In human-machine collaborative environments, ensuring operator safety is paramount. Six-dimensional force sensors, with their precise sensing capabilities and efficient feedback mechanisms, play a crucial role in this process.
I. Real-time force sensing
Multi-dimensional force detection
A six-dimensional force sensor can simultaneously detect three forces (Fx, Fy, Fz) and three torques (Mx, My, Mz) in three-dimensional space. In human-robot collaboration scenarios, this means it can sense the contact between the robot and the operator.
For example, when an operator's hand accidentally touches a working robot arm, sensors can detect the forces generated by this contact in various directions. Whether it's a side collision (Fx, Fy directions), a collision along the arm's direction (Fz direction), or the possible torsional torques (Mx, My, Mz), none of these can escape the sensors' "perception".
High sensitivity detection
The six-dimensional force sensor has high sensitivity and can detect minute changes in force. During human-computer interaction, even slight contact can be detected promptly.

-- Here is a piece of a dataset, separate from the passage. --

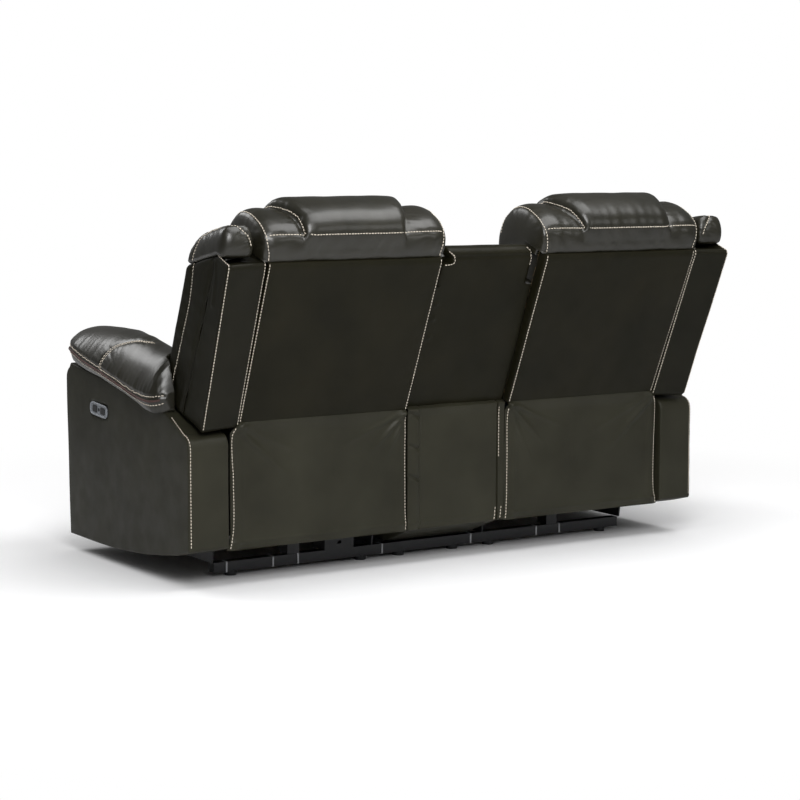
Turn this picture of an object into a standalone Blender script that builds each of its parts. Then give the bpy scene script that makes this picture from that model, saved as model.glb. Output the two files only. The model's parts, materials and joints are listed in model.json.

For example, in medical surgery scenarios, the collaboration between surgical robots and medical staff requires a high degree of precision. If a medical staff member's finger lightly touches the robot's instruments, the sensors can sensitively detect this minute force, thus providing a basis for subsequent safety measures.
II. Setting and Determining Safety Thresholds
Threshold setting based on human tolerance limits
Based on human physiological structure and the limits of external forces that the human body can withstand, reasonable safety thresholds are set for the six-dimensional force sensor. These thresholds are determined through extensive human biomechanics research and safety standards.
For example, the maximum pressure a human arm can typically withstand may be within a certain range (e.g., less than 100N). This data can be used to set the safety threshold for the six-dimensional force sensor in the corresponding direction. When the force detected by the sensor approaches or exceeds this threshold, the safety mechanism will be triggered.
Intelligent judgment of contact intent
The sensor can not only detect the magnitude of the force, but also combine factors such as the trend of force change and duration to determine whether the contact is an accidental collision or an intentional interaction.
For example, if the change in force is instantaneous and large in magnitude, it may be judged as a collision; while if the force changes gradually and fluctuates within a small range, it may be that the operator is performing some slight guidance or adjustment operations. In this case, the robot can make a corresponding gentle response according to the preset program, instead of stopping directly.
III. Security Response Strategy
Emergency stop mechanism
When the force detected by the six-dimensional force sensor exceeds the safety threshold, the most direct safety response strategy is to immediately stop the robot. This can effectively prevent the robot from causing further injury to the operator.
In industrial manufacturing workshops, when a worker accidentally collides with a collaborative robot, sensors will quickly send a signal to immediately stop the robot's power system, preventing the robot's robotic arm and other components from continuing to move and crush or collide with the operator.
Speed and trajectory adjustment
In addition to emergency stops, robots can also adjust their speed and trajectory based on force information from sensors. This response method can provide more flexible safety assurance in some situations.
For example, in a logistics warehouse, when an operator has slight contact with a robot that is moving goods, the robot can appropriately reduce its speed and change its direction of movement based on the direction and magnitude of the force detected by its sensors, in order to avoid causing injury to the operator and to minimize disruption to the workflow.
Force feedback warning
The six-dimensional force sensor can also issue warnings to operators through force feedback. When the contact force approaches the safety threshold, the robot can generate slight resistance or vibration to alert the operator.
In some collaborative assembly tasks, the robot can alert the operator when their hand is about to approach the robot's high-speed movement area, reducing the possibility of a collision.
IV. System Integration and Security Standards Compliance
Integration with robot control systems
Six-dimensional force sensors can be well integrated with robot control systems. The sensors transmit the detected force and torque information to the control system in real time, and the control system executes corresponding safety strategies based on this information.
This integration is achieved through standard communication interfaces (such as Ethernet, CAN bus, etc.), ensuring fast and accurate information transmission. For example, in robot programming, a dedicated interrupt routine can be set to immediately execute the corresponding safety operation upon receiving a safety signal from a sensor.
Meets safety standards
Using six-dimensional force sensors ensures safety in human-robot collaboration, complying with various industry safety standards. For example, the ISO/TS 15066 standard specifies the force and energy limits for collaborative robots during human-robot contact.
The application of six-dimensional force sensors can help robot systems meet these standards, making the use of robots in human-robot collaborative environments safer and more reliable, thereby promoting the widespread application of human-robot collaborative technology.